Automated guided vehicle dispatching and routing integration via digital twin with deep reinforcement learning

Abstract

The manufacturing industry has witnessed a significant shift towards high flexibility and adaptability, driven by personalized demands. However, automated guided vehicle (AGV) dispatching optimization is still challenging when considering AGV routing with the spatial-temporal and kinematics constraints in intelligent production logistics systems, limiting the evolving industry applications. Against this backdrop, this paper presents a digital twin (DT)-enhanced deep reinforcement learning-based optimization framework to integrate AGV dispatching and routing at both horizontal and vertical levels. First, the proposed framework leverages a digital twin model of the shop floor to provide a simulation environment that closely mimics the actual manufacturing process, enabling the AGV dispatching agent to be trained in a realistic setting, thus reducing the risk of finding unrealistic solutions under specific shop-floor settings and preventing time-consuming trial-and-error processes.
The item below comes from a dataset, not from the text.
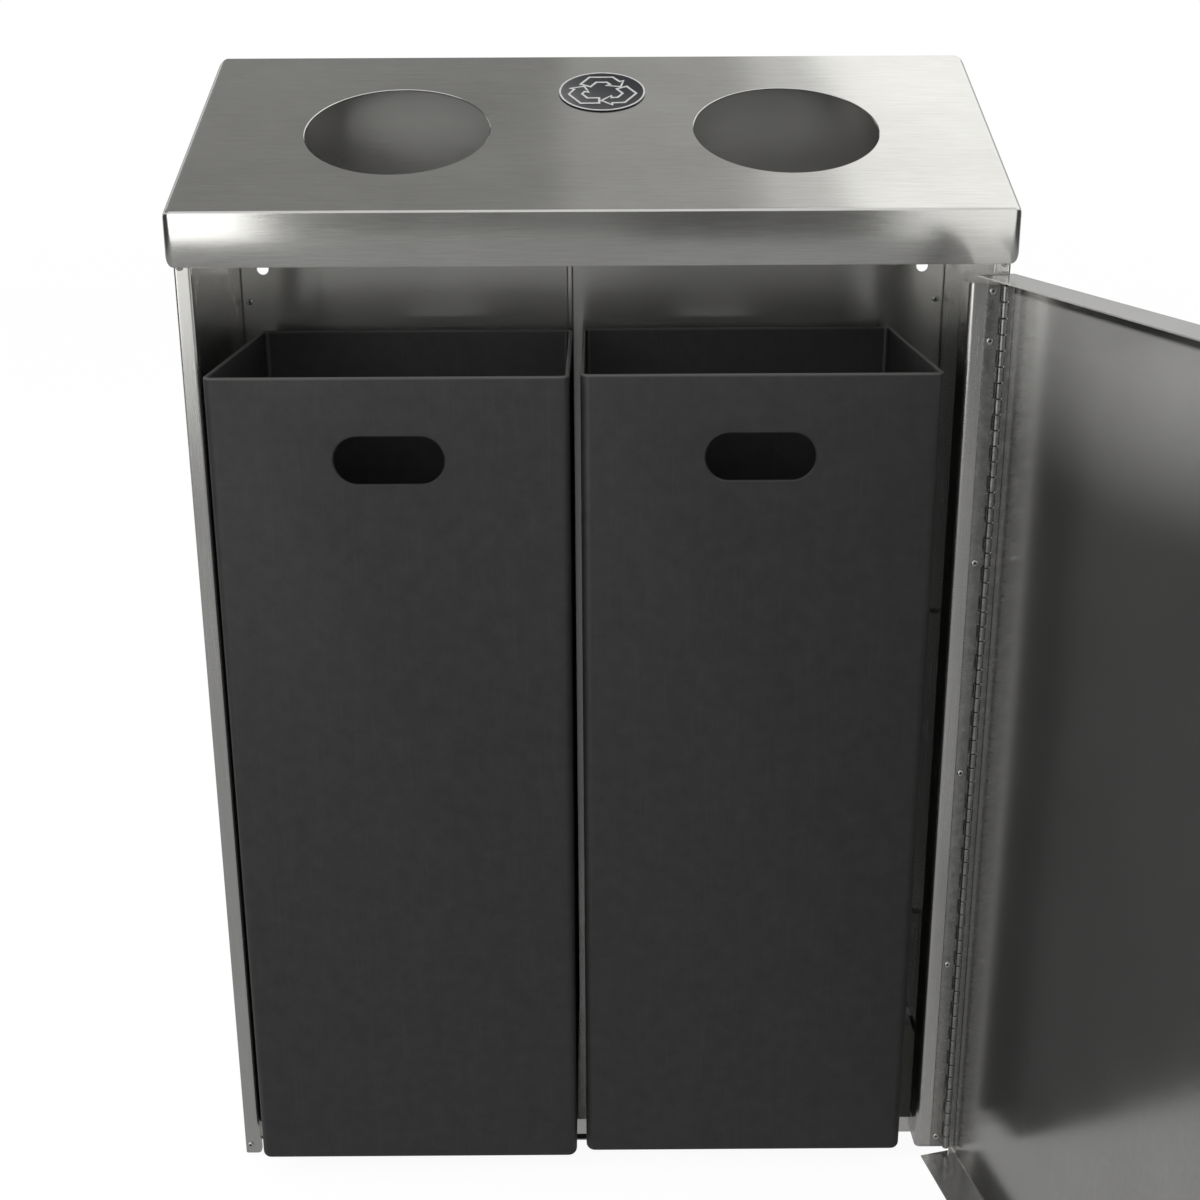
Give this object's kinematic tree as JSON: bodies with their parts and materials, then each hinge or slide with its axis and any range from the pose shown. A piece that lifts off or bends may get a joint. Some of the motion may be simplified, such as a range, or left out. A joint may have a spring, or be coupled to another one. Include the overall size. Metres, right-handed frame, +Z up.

Then, the AGV dispatching with the routing problem is modeled as a Markov Decision Process to optimize tardiness and energy consumption. An improved dueling double deep Q network algorithm with count-based exploration is developed to learn a better-dispatching policy by interacting with the high-fidelity DT model that integrates a static path planning agent using A* and a dynamic collision avoidance agent using a deep deterministic policy gradient to prevent the congestion and deadlock. Experimental results show that our method outperforms four state-of-the-art methods with shorter tardiness, lower energy consumption, and better stability. The proposed method provides significant potential to utilize the digital twin and reinforcement learning in the decision-making and optimization of manufacturing processes.